Hoch also belongs to a page for Class of 1977 graduates of Georgetown University – his alma mater – and alumni of Camp Lown, a summer camp in Maine that he attended as a child.
The camp is long gone, but some campers are still sharing memories via Facebook.
Zuckerberg outlined his latest vision at a “communities summit” in Chicago. It’s the company’s first gathering for people who run millions of groups on Facebook, a feature it rolled out years ago to little fanfare.
Facebook is also rolling out new administrative tools intended to simplify the task of screening members and managing communities in hopes that will encourage people to create and cultivate more groups.
Facebook groups are ad hoc collections of people united by a single interest; they offer ways to chat and organize events. Originally conceived as a way for friends and family to communicate privately, groups have evolved to encompass hobbies, medical conditions, military service, pets and just about anything else you could think of.
That’s the ideal, but some see the groups as more cloudy than sunny.
“It definitely can be a mixed bag,” says Scott Simmons, an antiques expert and dealer in Lake Worth. “Some, like the antiques and collector pages I follow, are educational. But others, like one following the goings-on in Lake Worth, can be mentally exhausting. People tend to stray off-topic and are given to lobbing personal attacks.”

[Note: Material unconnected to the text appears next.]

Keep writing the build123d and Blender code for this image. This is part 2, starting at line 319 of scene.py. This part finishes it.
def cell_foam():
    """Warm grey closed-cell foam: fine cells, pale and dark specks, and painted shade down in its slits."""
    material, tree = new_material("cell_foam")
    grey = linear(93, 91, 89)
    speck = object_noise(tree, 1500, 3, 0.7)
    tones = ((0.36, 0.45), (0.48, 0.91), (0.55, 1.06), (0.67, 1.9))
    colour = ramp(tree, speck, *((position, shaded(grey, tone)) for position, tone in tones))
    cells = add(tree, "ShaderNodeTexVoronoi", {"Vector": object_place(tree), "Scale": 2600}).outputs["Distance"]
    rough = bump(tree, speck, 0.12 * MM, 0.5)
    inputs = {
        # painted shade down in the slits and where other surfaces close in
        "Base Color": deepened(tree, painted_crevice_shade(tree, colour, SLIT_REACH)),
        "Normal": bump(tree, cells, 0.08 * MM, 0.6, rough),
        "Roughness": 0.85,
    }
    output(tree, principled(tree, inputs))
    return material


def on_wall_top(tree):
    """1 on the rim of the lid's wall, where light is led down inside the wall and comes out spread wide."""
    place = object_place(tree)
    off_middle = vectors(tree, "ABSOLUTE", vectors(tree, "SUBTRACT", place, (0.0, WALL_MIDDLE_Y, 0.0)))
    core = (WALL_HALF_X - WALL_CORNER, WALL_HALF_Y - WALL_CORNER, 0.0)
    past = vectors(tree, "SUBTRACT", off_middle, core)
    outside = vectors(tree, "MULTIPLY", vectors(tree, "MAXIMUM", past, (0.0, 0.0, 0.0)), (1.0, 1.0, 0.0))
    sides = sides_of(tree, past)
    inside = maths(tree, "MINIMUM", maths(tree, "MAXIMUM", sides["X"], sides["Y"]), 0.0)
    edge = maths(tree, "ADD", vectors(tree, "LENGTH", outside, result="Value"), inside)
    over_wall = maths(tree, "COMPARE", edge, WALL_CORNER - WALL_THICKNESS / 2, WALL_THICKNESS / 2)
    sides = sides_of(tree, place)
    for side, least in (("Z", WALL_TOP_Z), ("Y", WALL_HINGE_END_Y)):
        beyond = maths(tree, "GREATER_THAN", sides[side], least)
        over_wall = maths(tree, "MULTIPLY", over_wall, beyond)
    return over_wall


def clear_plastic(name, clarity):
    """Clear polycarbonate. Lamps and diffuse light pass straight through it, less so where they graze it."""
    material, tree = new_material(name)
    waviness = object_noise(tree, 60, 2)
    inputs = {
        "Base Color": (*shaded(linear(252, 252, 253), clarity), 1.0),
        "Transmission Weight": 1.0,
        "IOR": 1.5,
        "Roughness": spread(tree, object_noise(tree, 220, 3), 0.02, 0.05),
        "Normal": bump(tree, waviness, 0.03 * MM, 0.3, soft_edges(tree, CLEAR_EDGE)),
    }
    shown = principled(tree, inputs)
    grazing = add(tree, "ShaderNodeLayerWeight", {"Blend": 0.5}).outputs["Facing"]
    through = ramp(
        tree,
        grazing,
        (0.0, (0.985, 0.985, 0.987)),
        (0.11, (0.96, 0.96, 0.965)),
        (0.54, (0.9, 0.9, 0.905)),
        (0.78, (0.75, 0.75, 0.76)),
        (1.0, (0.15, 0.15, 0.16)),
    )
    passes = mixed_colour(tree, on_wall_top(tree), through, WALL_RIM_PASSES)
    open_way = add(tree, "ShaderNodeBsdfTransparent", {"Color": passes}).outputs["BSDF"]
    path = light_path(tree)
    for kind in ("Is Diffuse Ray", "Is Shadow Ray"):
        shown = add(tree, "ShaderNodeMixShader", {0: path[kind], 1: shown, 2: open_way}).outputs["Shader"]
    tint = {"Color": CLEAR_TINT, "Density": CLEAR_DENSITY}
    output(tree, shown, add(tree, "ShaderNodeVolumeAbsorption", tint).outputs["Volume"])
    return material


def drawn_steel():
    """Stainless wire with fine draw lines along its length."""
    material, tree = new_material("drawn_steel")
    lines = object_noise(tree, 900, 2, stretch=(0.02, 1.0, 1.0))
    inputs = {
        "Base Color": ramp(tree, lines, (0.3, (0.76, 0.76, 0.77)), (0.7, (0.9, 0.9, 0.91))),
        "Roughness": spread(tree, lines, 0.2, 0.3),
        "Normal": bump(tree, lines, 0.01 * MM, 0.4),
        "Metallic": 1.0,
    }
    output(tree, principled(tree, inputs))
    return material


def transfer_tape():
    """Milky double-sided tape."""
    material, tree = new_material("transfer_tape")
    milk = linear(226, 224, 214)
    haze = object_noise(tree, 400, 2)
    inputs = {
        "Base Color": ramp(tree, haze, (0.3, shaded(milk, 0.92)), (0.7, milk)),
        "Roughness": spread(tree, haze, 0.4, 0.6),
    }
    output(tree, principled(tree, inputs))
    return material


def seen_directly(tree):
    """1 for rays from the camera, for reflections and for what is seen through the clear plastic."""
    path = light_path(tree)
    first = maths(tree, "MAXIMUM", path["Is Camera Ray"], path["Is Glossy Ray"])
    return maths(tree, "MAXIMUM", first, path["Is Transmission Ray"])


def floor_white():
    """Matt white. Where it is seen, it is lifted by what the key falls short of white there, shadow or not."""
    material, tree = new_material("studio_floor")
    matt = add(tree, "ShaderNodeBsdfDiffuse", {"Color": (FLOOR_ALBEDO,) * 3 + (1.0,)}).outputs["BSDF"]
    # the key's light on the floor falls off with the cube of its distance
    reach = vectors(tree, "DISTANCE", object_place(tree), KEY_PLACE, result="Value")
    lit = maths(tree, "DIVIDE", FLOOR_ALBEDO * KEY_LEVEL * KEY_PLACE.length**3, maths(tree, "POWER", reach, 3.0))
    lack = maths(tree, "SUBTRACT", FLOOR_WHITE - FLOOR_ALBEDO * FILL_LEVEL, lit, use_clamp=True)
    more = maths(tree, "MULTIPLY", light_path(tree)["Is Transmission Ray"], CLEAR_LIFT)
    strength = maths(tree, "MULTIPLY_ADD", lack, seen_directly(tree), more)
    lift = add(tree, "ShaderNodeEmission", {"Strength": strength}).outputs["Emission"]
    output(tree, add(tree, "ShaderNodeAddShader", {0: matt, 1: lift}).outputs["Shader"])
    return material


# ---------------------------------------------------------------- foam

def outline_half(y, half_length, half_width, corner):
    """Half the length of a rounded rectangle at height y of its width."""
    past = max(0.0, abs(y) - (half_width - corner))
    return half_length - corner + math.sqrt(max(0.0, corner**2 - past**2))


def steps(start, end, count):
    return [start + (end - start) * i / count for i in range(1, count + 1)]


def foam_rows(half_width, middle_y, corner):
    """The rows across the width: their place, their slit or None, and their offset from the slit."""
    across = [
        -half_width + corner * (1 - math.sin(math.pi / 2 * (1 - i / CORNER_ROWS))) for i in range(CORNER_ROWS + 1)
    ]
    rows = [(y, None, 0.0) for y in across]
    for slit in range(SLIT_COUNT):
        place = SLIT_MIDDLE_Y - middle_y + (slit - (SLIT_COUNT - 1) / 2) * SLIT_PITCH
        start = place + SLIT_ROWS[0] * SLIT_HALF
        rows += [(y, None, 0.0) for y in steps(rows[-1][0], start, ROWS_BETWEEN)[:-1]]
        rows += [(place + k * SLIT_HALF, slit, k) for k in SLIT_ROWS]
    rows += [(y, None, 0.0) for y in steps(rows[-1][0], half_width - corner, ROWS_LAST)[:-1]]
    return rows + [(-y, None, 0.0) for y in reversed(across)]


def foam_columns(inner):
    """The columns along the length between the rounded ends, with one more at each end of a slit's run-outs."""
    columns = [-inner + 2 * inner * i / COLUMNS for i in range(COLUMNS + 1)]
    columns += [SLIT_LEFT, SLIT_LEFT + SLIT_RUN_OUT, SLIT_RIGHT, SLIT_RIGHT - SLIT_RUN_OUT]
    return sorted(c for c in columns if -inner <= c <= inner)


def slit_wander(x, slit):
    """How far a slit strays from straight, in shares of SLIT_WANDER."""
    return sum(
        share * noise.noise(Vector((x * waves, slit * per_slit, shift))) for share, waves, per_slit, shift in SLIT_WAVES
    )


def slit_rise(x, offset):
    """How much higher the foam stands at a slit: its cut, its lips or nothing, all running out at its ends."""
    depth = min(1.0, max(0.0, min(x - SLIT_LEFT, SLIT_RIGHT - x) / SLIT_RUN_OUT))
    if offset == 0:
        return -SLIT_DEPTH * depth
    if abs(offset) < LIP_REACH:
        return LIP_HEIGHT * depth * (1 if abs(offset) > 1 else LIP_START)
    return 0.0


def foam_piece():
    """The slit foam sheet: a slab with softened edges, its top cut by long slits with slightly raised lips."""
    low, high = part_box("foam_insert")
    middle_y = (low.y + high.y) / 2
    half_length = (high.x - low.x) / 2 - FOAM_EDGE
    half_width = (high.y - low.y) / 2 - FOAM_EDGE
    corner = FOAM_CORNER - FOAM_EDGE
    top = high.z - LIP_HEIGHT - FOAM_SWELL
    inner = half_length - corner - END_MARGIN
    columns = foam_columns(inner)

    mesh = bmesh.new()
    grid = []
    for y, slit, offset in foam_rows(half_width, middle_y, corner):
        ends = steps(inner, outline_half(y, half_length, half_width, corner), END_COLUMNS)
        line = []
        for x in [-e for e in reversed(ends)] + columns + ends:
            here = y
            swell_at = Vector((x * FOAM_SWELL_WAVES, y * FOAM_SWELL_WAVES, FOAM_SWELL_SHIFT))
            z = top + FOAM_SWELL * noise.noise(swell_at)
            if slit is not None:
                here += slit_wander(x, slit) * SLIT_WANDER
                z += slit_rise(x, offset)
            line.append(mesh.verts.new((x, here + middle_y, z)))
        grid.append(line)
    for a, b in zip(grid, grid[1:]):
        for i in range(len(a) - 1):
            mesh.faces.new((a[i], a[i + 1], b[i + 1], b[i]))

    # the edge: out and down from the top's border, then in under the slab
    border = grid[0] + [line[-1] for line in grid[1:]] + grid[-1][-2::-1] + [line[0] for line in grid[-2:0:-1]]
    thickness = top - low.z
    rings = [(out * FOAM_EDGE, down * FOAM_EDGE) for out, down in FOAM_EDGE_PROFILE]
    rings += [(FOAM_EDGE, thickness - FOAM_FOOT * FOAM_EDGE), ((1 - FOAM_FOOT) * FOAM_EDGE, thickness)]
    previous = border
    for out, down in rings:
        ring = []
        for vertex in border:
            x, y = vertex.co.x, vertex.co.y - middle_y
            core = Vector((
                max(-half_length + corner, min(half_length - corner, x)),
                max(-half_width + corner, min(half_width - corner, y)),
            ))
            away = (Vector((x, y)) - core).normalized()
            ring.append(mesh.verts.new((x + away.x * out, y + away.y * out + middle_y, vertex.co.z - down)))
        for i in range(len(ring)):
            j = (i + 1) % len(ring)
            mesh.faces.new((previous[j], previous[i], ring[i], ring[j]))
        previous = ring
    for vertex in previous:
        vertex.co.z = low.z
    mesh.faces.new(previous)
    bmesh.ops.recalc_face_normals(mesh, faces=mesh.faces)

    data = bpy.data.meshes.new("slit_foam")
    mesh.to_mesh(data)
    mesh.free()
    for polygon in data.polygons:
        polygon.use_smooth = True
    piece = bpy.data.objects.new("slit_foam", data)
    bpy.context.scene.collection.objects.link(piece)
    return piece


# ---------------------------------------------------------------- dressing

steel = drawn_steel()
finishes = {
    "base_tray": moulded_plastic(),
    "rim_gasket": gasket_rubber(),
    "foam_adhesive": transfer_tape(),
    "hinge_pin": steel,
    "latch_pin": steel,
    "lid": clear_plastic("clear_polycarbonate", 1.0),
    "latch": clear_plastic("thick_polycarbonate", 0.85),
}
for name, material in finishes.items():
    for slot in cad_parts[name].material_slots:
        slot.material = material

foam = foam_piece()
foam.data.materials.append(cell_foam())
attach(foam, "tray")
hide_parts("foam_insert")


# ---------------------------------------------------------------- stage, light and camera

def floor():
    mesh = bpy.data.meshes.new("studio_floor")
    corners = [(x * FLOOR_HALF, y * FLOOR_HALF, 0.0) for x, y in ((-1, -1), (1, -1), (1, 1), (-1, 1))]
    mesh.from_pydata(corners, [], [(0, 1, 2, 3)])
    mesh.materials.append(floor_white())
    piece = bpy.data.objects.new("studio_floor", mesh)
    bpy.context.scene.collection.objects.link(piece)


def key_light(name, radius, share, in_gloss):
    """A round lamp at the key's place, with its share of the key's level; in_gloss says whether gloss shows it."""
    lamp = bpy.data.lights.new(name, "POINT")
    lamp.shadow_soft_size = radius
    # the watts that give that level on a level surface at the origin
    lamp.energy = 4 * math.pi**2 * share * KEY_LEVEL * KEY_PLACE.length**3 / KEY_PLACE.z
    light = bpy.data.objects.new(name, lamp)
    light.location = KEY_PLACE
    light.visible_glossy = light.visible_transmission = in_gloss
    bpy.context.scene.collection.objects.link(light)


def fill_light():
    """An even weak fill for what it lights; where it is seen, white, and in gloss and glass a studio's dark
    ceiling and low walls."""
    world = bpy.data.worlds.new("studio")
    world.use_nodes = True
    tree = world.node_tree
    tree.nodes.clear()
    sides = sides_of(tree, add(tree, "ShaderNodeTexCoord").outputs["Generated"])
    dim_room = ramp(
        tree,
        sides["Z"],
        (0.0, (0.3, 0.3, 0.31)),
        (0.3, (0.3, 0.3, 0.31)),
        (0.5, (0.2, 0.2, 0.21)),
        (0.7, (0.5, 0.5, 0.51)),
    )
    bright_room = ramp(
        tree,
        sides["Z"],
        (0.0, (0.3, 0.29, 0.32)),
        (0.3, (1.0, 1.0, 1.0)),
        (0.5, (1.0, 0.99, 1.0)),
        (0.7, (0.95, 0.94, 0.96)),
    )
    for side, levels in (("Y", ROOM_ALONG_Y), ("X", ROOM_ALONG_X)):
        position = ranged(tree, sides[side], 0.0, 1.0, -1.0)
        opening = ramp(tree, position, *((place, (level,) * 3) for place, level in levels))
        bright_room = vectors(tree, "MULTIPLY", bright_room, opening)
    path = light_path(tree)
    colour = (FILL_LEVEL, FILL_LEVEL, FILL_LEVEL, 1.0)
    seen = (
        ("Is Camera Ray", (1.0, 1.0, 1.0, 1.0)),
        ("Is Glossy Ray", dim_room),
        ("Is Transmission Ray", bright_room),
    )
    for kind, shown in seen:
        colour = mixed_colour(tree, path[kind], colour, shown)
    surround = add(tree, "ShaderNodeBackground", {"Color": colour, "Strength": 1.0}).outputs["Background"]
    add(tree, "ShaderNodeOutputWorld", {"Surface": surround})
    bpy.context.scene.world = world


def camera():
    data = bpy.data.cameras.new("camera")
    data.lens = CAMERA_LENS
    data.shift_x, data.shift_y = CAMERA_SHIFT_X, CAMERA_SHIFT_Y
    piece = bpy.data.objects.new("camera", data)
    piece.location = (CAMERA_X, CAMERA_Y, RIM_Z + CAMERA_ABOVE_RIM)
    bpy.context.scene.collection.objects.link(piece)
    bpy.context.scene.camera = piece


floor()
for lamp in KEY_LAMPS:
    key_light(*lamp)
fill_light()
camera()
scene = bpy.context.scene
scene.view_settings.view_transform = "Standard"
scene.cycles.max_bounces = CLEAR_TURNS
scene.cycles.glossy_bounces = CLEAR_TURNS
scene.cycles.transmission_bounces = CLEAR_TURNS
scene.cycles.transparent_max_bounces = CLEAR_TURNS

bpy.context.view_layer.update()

Born in Pahokee, Simmons also follows a couple of groups dedicated to life in the Glades.
“For the most part, they’re a showcase for photos and memories of the distant past,” he says. “And those groups actually have rules regarding political postings and personal attacks on other members.”

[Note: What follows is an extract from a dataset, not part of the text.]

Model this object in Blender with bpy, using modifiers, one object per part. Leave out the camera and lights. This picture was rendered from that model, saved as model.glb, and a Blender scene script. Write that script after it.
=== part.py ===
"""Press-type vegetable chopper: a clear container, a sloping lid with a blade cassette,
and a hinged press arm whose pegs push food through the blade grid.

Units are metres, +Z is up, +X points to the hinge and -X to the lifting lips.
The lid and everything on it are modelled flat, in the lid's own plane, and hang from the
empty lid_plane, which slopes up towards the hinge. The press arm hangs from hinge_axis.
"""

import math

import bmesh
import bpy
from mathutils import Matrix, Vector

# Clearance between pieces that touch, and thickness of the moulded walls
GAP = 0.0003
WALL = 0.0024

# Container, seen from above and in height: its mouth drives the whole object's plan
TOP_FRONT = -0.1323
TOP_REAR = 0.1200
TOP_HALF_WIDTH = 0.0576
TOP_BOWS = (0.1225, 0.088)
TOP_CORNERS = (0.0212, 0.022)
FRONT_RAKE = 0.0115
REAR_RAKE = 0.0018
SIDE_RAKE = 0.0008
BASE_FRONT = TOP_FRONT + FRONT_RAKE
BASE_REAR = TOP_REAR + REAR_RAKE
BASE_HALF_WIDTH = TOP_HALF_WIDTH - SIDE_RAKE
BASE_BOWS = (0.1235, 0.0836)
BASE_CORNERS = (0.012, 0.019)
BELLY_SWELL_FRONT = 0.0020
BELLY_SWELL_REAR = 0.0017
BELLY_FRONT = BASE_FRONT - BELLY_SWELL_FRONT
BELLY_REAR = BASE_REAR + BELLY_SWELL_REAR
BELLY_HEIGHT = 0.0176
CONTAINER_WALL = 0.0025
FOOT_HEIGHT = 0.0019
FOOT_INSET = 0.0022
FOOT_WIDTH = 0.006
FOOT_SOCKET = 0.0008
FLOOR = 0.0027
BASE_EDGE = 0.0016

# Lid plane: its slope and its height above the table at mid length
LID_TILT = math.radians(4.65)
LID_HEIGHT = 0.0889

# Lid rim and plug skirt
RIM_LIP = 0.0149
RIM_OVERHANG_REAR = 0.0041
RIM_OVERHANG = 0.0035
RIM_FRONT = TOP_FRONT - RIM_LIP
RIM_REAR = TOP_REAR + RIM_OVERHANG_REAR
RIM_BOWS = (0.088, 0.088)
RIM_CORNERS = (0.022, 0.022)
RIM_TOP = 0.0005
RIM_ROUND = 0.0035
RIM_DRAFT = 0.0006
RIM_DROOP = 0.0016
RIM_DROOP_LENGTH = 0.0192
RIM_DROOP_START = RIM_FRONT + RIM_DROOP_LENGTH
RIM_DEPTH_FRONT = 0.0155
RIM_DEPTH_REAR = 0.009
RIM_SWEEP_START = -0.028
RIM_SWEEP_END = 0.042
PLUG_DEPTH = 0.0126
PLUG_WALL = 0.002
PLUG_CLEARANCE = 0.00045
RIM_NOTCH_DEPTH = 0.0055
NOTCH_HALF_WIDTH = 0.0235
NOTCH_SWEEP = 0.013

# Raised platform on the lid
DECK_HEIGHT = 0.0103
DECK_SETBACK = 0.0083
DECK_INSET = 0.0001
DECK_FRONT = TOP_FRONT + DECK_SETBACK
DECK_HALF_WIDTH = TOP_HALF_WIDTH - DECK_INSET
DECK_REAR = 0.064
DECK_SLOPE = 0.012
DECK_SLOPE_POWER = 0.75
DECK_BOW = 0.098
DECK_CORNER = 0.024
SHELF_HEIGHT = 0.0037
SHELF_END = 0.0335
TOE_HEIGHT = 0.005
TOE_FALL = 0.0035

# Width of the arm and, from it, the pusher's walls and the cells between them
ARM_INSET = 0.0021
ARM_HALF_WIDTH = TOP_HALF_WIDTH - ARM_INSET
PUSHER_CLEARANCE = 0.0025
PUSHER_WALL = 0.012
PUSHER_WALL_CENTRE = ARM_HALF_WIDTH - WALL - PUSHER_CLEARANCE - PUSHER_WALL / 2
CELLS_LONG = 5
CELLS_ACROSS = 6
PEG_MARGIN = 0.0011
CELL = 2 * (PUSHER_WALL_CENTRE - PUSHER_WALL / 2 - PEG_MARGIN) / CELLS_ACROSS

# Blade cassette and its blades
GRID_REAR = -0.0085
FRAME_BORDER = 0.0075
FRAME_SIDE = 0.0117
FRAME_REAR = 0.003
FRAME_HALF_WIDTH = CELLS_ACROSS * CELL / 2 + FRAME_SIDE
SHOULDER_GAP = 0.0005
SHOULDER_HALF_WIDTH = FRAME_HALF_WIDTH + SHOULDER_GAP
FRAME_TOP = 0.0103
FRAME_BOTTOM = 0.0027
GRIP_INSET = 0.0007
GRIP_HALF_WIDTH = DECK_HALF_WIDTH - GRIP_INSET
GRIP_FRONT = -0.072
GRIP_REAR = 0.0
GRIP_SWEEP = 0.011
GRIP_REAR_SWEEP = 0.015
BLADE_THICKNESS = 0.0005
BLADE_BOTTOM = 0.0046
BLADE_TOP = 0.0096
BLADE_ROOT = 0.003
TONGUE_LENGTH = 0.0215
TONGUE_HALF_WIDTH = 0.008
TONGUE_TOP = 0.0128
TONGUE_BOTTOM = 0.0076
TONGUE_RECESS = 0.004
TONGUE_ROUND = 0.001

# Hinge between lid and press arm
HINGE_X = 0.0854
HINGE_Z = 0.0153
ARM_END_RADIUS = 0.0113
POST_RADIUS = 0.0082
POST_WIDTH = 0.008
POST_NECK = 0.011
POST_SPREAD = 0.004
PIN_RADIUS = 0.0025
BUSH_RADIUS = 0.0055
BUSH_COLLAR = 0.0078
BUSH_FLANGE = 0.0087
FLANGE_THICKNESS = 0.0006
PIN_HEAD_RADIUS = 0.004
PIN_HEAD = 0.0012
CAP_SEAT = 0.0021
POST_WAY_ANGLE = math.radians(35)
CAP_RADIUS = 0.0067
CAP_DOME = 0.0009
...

To Zuckerberg, the effort to foster meaningful communities reflects his recent interest in ways Facebook can make the world a less divisive place, one that emerged following the fractious 2016 presidential election.
He talked about the need to bring people together in both a lengthy manifesto published earlier this year and during his commencement address at Harvard University in May.
Data-driven to its core, Facebook has quantified “meaning” so it can be sure people are getting more of it. And what Facebook aims to maximize is the time people spend in its online groups. Whenever someone spends at least 30 minutes a week in a group, Facebook classifies it as “meaningful.” The company estimates that 130 million of its users are in such groups; it aims to boost that to over a billion by 2022.
Facebook has already been tweaking its algorithms to recommend more groups to users. Those changes have increased the number of people in “meaningful” groups by 50 percent over the past six months, Zuckerberg says.
Of course, anything that keeps people coming back to Facebook also gives it more opportunities to learn about their interests and other personal details that help it sell advertising, according to analysts.
“It’s really simple economics: If users are spending time on Facebook, they’re seeing more ads,” says eMarketer analyst Debra Williamson.
Virtual communities “can fill a fundamental need we have for a sense of belonging, much like eating or sleeping,” says Anita Blanchard, a psychologist at the University of North Carolina at Charlotte who’s studied them for 20 years.
Blanchard’s research has shown that online communities can make people less intolerant of opposing viewpoints. “They get you out of your own clothes and make connections across the U.S., making you realize you can get along with people with different beliefs,” she says.
For Sarah Giberman, an artist and parent who lives in Arlington, Texas, a meaningful group is one “that serves a need in your life, that fills some space that would otherwise feel vacant.”
“I spend a lot more time on Facebook because of the groups than I would otherwise,” she says. “Especially with the current sociopolitical climate, I’m not comfortable being very open in my regular newsfeed.”
Ron Hayes contributed to this story.